With just 159 days left to Brexit day, Irish companies large and small are still hoping that Theresa May can cobble together some sort of an exit deal with the EU, and preparing for the consequences if she can't.

***

The proposed Uber IPO, and the valuations being speculated on for the ride-sharing company, tell us a lot about how the markets now view the legacy car companies as the internal combustion engine enters the twilight stage of its existence.

Last week saw a series of apparently well-sourced stories in the financial media telling us that Uber was contemplating an IPO in 2019.

According to whichever report one chose to believe, the IPO would value Uber at $100bn-$120bn, making it the second most valuable IPO in history.

While one might be inclined to dismiss the $120bn figure as a case of an investment banker talking up his bonus, even a $100bn valuation would make Uber more valuable than four of the five largest legacy car-manufacturing companies.

Only Toyota ($188bn) would be worth more than Uber if the IPO goes ahead at the sort of valuations being floated with even VW ($83bn) being pushed into the hard shoulder.

At $120bn Uber would be worth as much as GM ($45bn), Hyundai ($40bn) and Ford ($35bn) combined.

What does this tell us about how the market views the legacy car companies? After a 130-year reign, the internal-combustion engine looks set to be displaced as the premier transportation technology.

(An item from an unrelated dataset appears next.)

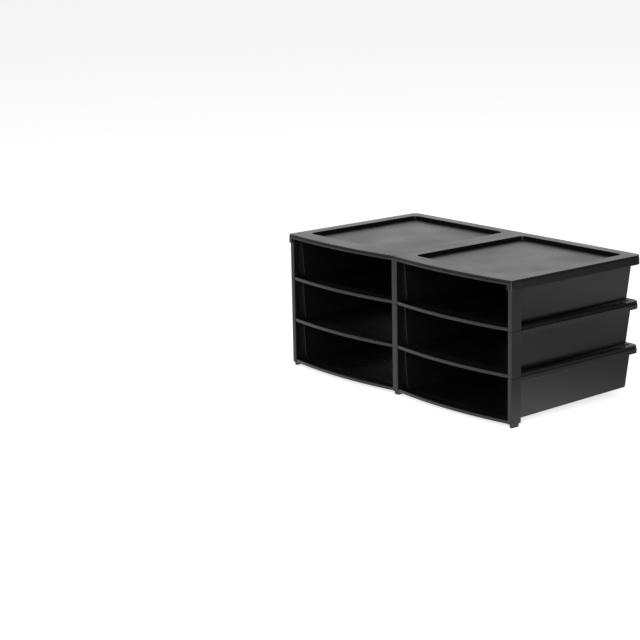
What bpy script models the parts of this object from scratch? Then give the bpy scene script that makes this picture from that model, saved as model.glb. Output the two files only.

A combination of automotive technologies; electric and hydrogen engines, driverless cars and ride-sharing; along with growing fears about the environmental impact of carbon emissions look set to displace petrol and diesel from their historic perch. If, or more likely when, this happens the internal combustion engine will go the way of the horse and buggy.

Will the legacy car manufacturers be nimble enough to make the transition to these new green transportation technologies or will they be displaced by newcomers such as Tesla (market value $45bn)?

At the relative valuations implied by the proposed Uber IPO the market is betting that they won't.